When I was in college, class titles were kind of self-explanatory. I took stuff like Restoration Literature, which was literature of the Restoration period. (Surprise, surprise.) And World Lit was literature of...wait for it...the world.
My daughter (the math major) is registering for classes in spring semester. And she’s getting emails from professors about their classes. They explain the classes they’re teaching. For example, “Non-Linear Operations Research.” The blurb is “using scientific methods to determine the best way to analyze, operate, and predict (yada, yada, yada).” Then the professor listed “celebrated applications” of this type of math study. Celebrated? Really? Does anyone celebrate math?
But there’s more behind these emails. They’re worded like advertisements. Hey, take my math class, you’ll love it. It’s “celebrated.” I suspect the profs are trying to make sure that they have enough students for the class. You see, the department rotates professors through the classes that no one wants to teach. And who wants to teach remedial math? (Though most of those are taught by grad students; Ariel’s friend had a student whine, “You want us to memorize three formulas?! But that’s too hard.”)

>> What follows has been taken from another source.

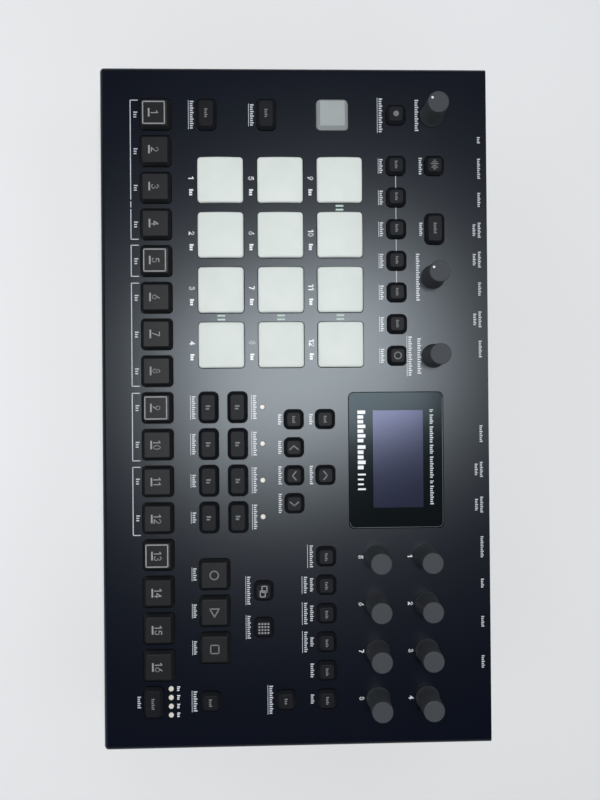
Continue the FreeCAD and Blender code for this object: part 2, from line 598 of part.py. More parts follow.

Or perhaps it’s to combat RateMyProfessor.com. Here is a sample of an average entry of a math professor: Nice guy, who’s really good at math. However, he has only a nodding acquaintance with English. The average grade in his class is a 30, but it’s okay because at the end he distributes a few good grades just for the heck of it.
So I can understand why they’ve resorted to advertising (i.e., propaganda). Maybe the lit departments should consider doing something similar. I can imagine how they’d advertise Restoration Lit. Instead of “obscure literature written by giddy royalists who never met a clause they didn’t love,” it would read “forgotten plays and essays by writers who are thrilled to be rid of Milton/Cromwell and are pre-modern precursors to the bawdy situation comedy.” Literature studies would never be the same.